On the advertising front, Smith said Semafor was, for now at least, eschewing programmatic ads. He said the site currently pulls in approximately 100,000 unique visitors a day (“and it’s growing very rapidly”) with “about two, maybe three million uniques off-site” through partnerships, making for a total monthly audience of four to five million.
But the two million people visiting the site directly each month are too few to justify programmatic ads, and Smith said they compromise the experience of using the website too much to be worth the fuss: “There’s a downside to polluting the product with too much advertising that’s not in line with the brand position or the user experience.”
Overall, Smith said Semafor is “certainly going to see a profitable month in this year, and we might even see a profitable quarter in our first year.
“But full-year is a different story. We’re not gonna be ‘chasing the dragon’, if you will, by getting closer and closer to profitability then investing more and more chasing scale, chasing more areas. We’ve got quite a significant portfolio of products now, a very, very powerful audience and lots of inventory and opportunity to monetise.”
Semafor finds silver lining to higher interest rates
In May, Semafor announced it had raised $19m in new fundraising, bringing the total to $34m. The extra funding round was prompted by the downfall of Sam Bankman-Fried, who had provided $10m of the start-up’s original $25m seed capital.

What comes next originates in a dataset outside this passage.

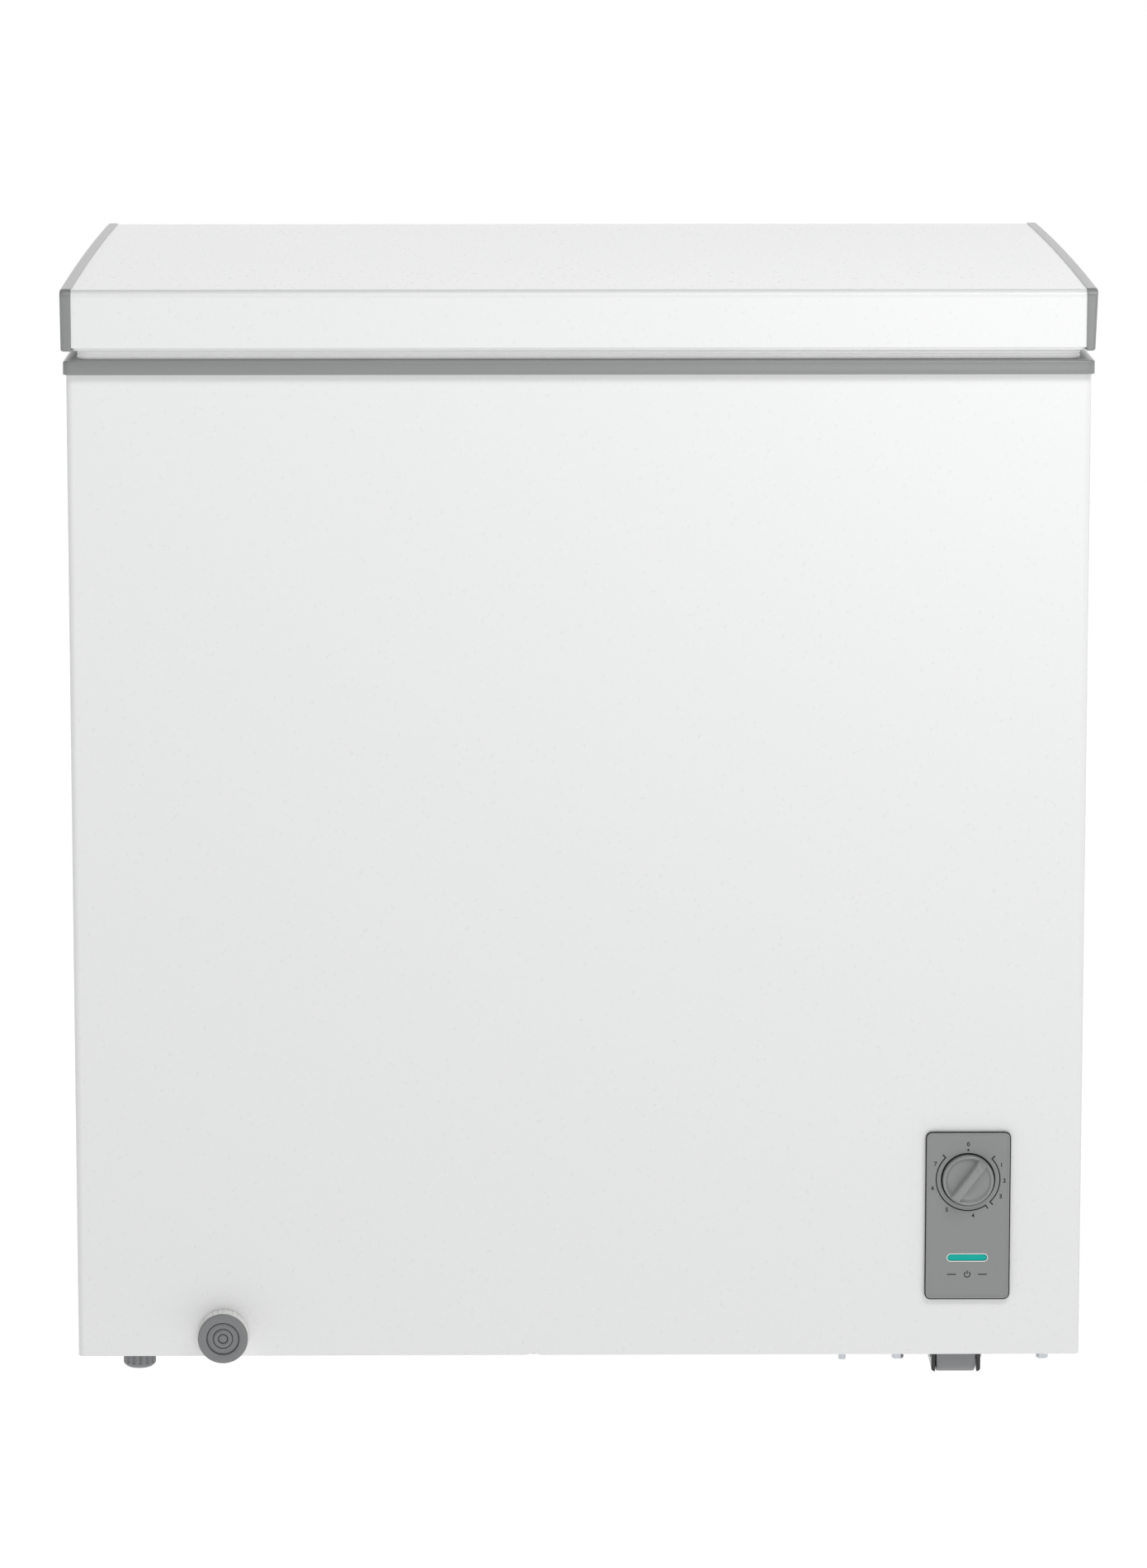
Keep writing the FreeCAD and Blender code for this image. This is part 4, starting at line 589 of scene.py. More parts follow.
# a power symbol under the lamp, between two dashes
mark = lamp_centre - Vector((0, 0, 13.3 * MM))
dash_half, stroke_half = 0.4 * MM, symbol_line / 2
for start, end in ((-15.5 * MM, -8.6 * MM), (8.4 * MM, 15.2 * MM)):
    inked([(start, -dash_half), (end, -dash_half), (end, dash_half), (start, dash_half)], mark)
arc_line(2.2 * MM, 34, 326, mark, symbol_line, 30)
inked([(-stroke_half, 0.3 * MM), (stroke_half, 0.3 * MM), (stroke_half, 3.0 * MM),
       (-stroke_half, 3.0 * MM)], mark)
mesh_piece("panel_print", print_points, print_faces, ink, "cabinet", "black_moulded_plastic", 30)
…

Smith said Semafor “didn’t originally intend to raise more than the amount required to buy back Sam Bankman-Fried. We’d gone out into the market to reopen our original seed round investment to deal with this unusual and unfortunate situation.

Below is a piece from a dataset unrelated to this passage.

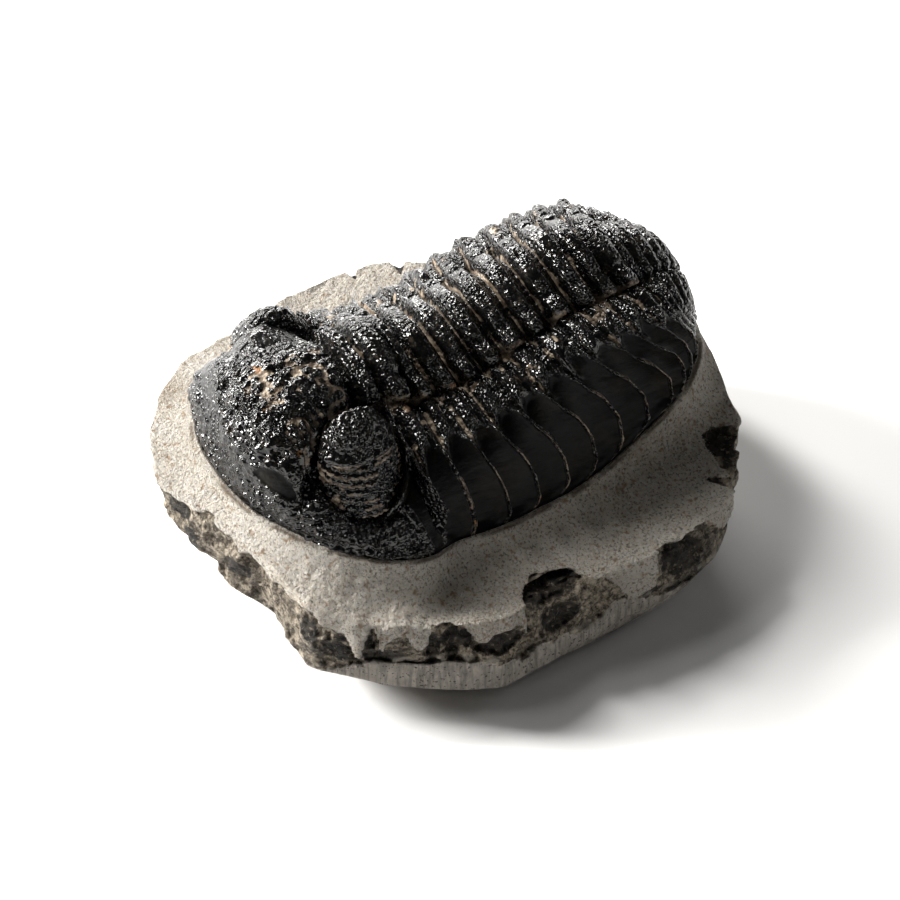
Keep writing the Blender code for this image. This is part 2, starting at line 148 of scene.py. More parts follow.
# Eye: rings from the buried foot to the top, each (z, middle t, half length along s, half width along t)
EYE_MIDDLE_S = 14.5
EYE_RINGS = np.array((
    (-4, 11.6, 4.6, 4.2),
    (-1.8, 11.8, 5, 4.7),
    (1, 11.7, 5, 4.4),
    (3.6, 11.4, 4.9, 3.9),
    (5.8, 11.1, 4.7, 3.3),
    (7.3, 10.8, 4.2, 2.8),
    (8.6, 10.5, 3.4, 2.2),
    (9.7, 10.2, 2, 1.3),
    (10.2, 10.1, 0.25, 0.2),
))

# Each eye: name, side, share of the full length, and flattening of its inner face
EYES = (
    ("left_eye", 1.0, 1.0, 0.35),
    ("right_eye", -1.0, 0.86, 0.1),
)

# Lenses: pitch of the rows and within a row, height, bow of a row, and radius of the arc that they lie on
LENS_ROW_PITCH = 1.08
LENS_PITCH = 1.05
LENS_RISE = 0.5
LENS_BOW = 0.88
LENS_FACE_RADIUS = 4.6

# Slab rim, one row per point around it: t, s and height of the top edge, then how far outside the edge the
# wall's foot lies and its height, and last how far inside the edge the base ends
RIM = np.array((
    (31.2, 32, -12, 1, -22, 2),
    (31.6, 40.4, -12, 0.3, -20.6, 2.5),
    (30.8, 48, -12, 1.4, -19.6, 3),
    (29.4, 55.2, -12, 0.9, -18.5, 4),
    (26.8, 60, -11.8, -0.4, -18, 5.5),
    (22.6, 64, -11.3, -1.2, -18, 6.5),
    (18.4, 66.6, -11, -1.2, -18, 7),
    (12.4, 67.8, -10, -1, -18, 7),
    (5.5, 68.2, -9.3, -1, -17.5, 7),
    (0, 69.6, -8.2, -0.8, -17, 7),
    (-14, 66, -9, -0.5, -18, 6),
    (-23.5, 54, -11.2, 0, -19, 5),
    (-29.6, 43.5, -10.8, 0, -20, 5),
    (-31.2, 35.5, -10.6, 0, -20, 5),
    (-30.6, 28.5, -10.2, 0, -19, 6),
    (-27, 19.2, -9, -0.5, -18, 7),
    (-24.8, 10.5, -7.5, -1, -16, 9),
    (-19.2, 3.4, -6, -1.5, -12.5, 11),
    (-12.2, -1.6, -5.2, -1.5, -10, 13),
    (-5, -4.8, -5.2, -0.6, -9.5, 14),
    (1, -3.4, -5.8, 0.8, -10.8, 13.5),
    (4, -2.2, -6.4, 0.2, -11.8, 12.8),
    (7, -1, -7, 1.5, -13.6, 12),
    (10, 0, -7.5, 0.4, -14.8, 10.8),
    (13, 1, -8, -0.6, -16, 9.5),
    (16.5, 1.4, -8.6, 1, -16.8, 9),
    (20, 2.6, -9, 1.2, -18.5, 8.5),
    (25, 7.5, -11, 0.2, -20, 7),
    (28.2, 15, -12, 1, -22, 4.5),
    (31, 23, -12, 1.8, -22.6, 2.5),
))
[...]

“And it turns out we were able to raise basically double what we set out to raise, and from some of the best, highest integrity and most professional investors in the world.”

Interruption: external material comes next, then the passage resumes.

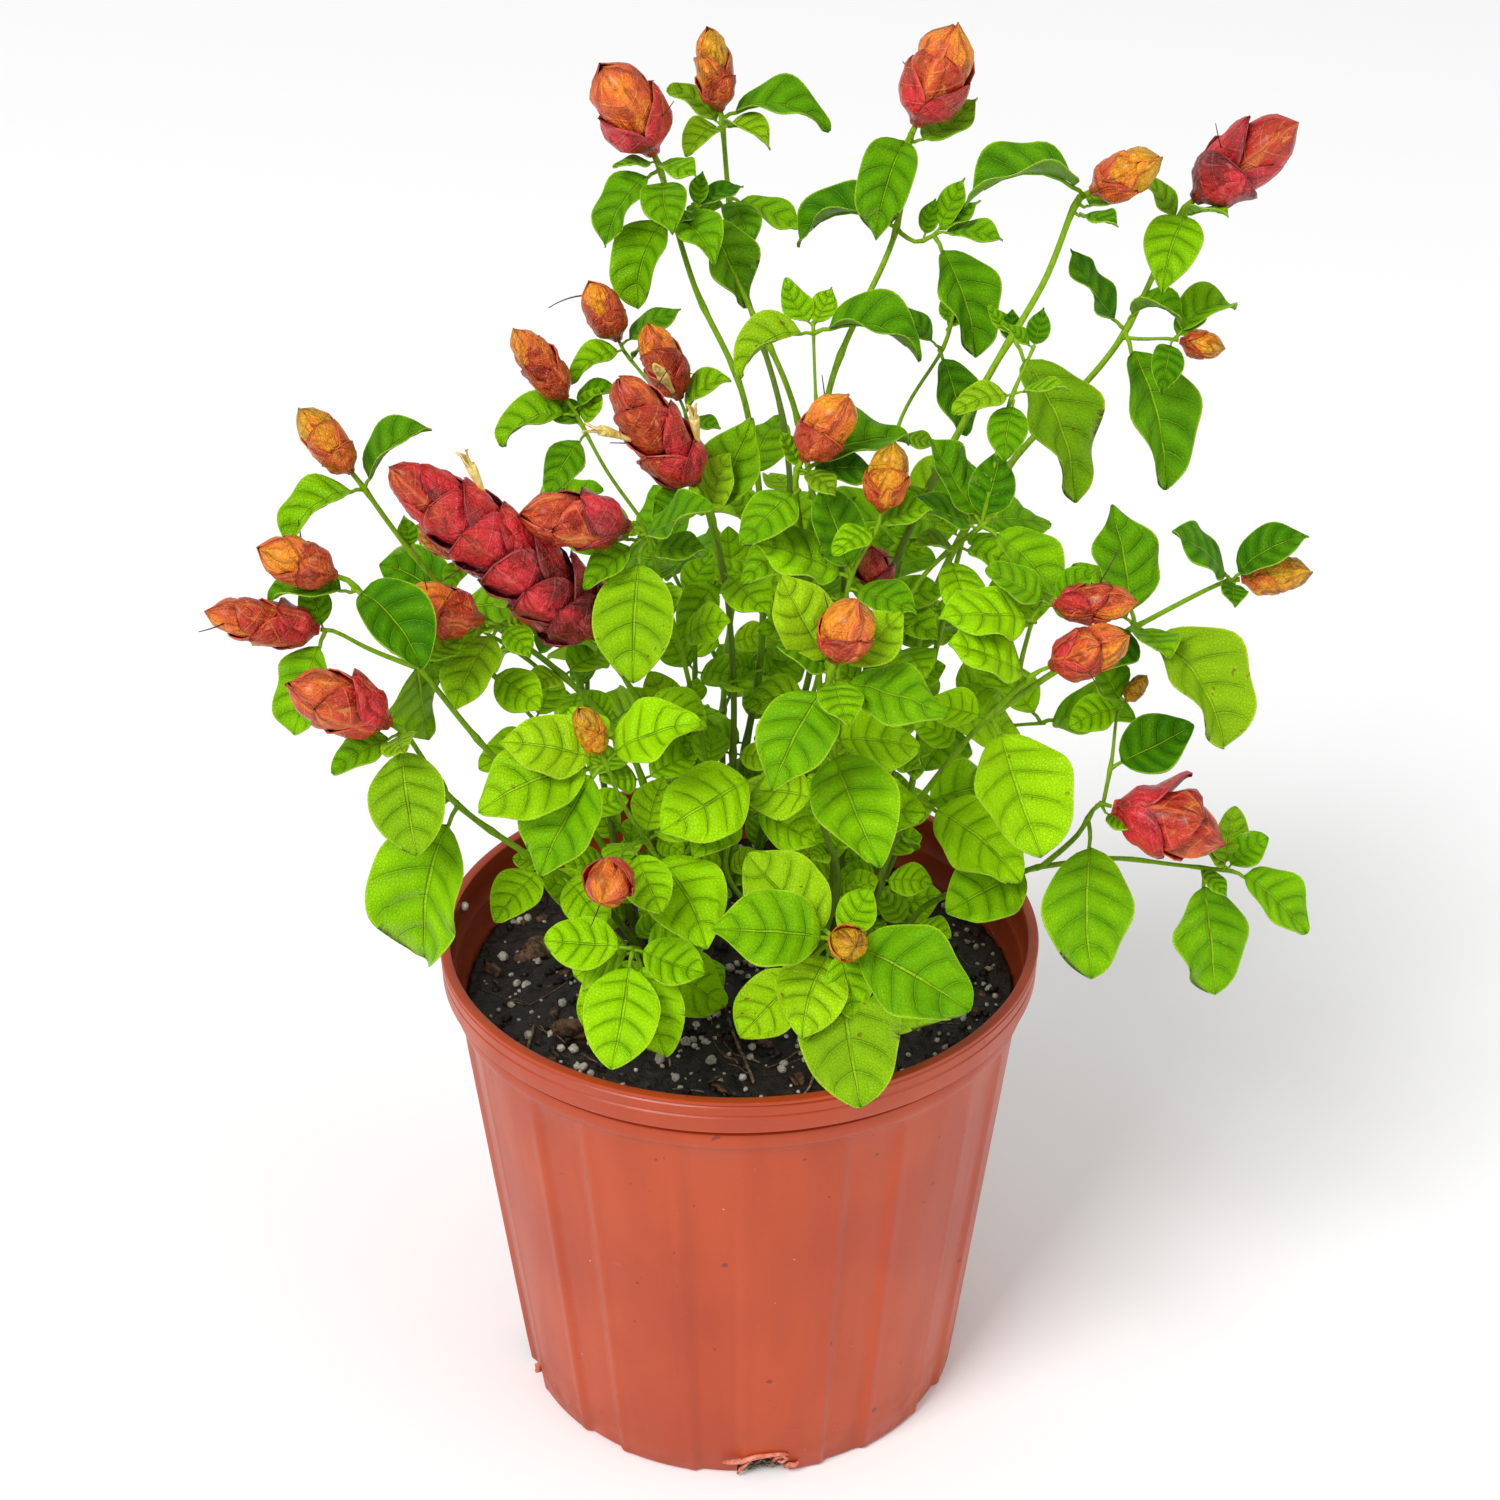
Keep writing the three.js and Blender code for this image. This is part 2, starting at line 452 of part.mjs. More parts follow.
function soilSolid(roots) {
  const topRadius = innerRadiusAt(soilTop) - fitGap - 0.4;
  const swell = (radius, angle) => Math.sin(angle * 3 + radius * 0.09) + Math.cos(angle * 5 - radius * 0.06);
  const circle = (radius, height) => Array.from({ length: soilSides }, (_, side) => {
    const angle = side * 2 * Math.PI / soilSides;
    return new THREE.Vector3(radius * Math.cos(angle), radius * Math.sin(angle), height(radius, angle));
  });
  const level = (radius, angle) => soilTop + soilLump * swell(radius, angle) / 2;
  const footLevel = () => floorThickness + fitGap;
  const footRing = circle(innerRadiusAt(floorThickness) - fitGap - 0.4, footLevel);
  let soil = skin([footRing, circle(topRadius, level), circle(topRadius * 0.68, level),
    circle(topRadius * 0.34, level), [new THREE.Vector3(0, 0, soilTop)]]);
  for (const root of roots) {
    const holeRadius = root.radius * 1.25 + 0.6;
    const hole = new THREE.CylinderGeometry(holeRadius, holeRadius, holeDepth * 2, stemSides);
    hole.rotateX(Math.PI / 2);
    hole.translate(root.place.x, root.place.y, soilTop);
    soil = soil.subtract(solidFromGeometry(hole));
  }
  return soil;
}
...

Those new investors included pollster Gallup, Yahoo co-founder Jerry Yang and KKR co-executive chairman Henry R Kravis. (Original investors besides Bankman-Fried included former The Atlantic proprietor David Bradley and The Information founder Jessica Lessin.)
Asked what plans the publisher had for the bonus cash, Smith said: “Well, put it in the bank and earn high interest – that’s one of the silver linings of this high-interest rate environment – and spend it very cautiously.”
He said that “the key is not to let it go to one’s head and act irrationally, but rather to double down on the cautious and responsible approach and keep the money in the bank and really bear down on building this sustainable model”.
Paywall ‘probably not in medium-term roadmap’
The Columbia Journalism Review reported in November that advertising and events would provide all of Semafor’s revenue “for twelve to fifteen months” following launch, after which it would move to a subscriber-funded model.
But Smith indicated to Press Gazette the deployment of any paywall had been delayed.
“You know, I’d say it’s not in the short-term, or even probably medium-term product roadmap…
“We felt that there’s another path – which is not anti-subscription, but rather it’s more about, again, sequencing – where we could focus on very premium, high-value advertising, mostly focused [on] the corporate reputation, corporate brand space, which lends itself very, very organically and naturally to the convening-of-leaders business.”
Those high-value advertisers have thus far included Mastercard and Indian multinational Tata – as well as oil giant Chevron, something which prompted the publication’s first climate editor to quit the month after launch.
Smith said he had “no doubt that at some point” Semafor would roll out a paid subscription product. But that would come “when our brand’s more established, our journalism’s more evolved, and the product market fit – to use a terrible piece of jargon – is more complete”.
Semafor chose the colour of Chinese emperors and joy
Smith also explained to Press Gazette what may be Semafor’s most immediately distinguishing feature: the pale-yellow colour that characterises its website and newsletters.
“It was an early conversation with Ben Smith and myself – I think we were at my apartment in New York in Soho,” he said. “And it was really just a general conversation around differentiation… It just occurred to us both that you could immediately be different if you chose and owned a colour.
“We did a mock-up – we looked at the ten-leading quality, global, journalism-based news brands in the world. And we had ten images of phones with the apps open to the homepage – and you just squint your eyes a little bit, and you cannot tell the difference. It’s just sort of, black and white; the New York Times, Washington Post, I mean, everything looks the same. It’s white, white, white!”
“Of course, the FT stands out for its salmon or pink – and that seemed like just a very sensible, easy and powerful way to zig when everyone else was zagging.
“And then yellow – it’s got all sorts of great, positive connotations as a colour throughout world history.
“It’s the colour of the Chinese emperors. It’s the colour of happiness and joy and all sorts of other great associations. So Semafor yellow was one of the best decisions we ever made.”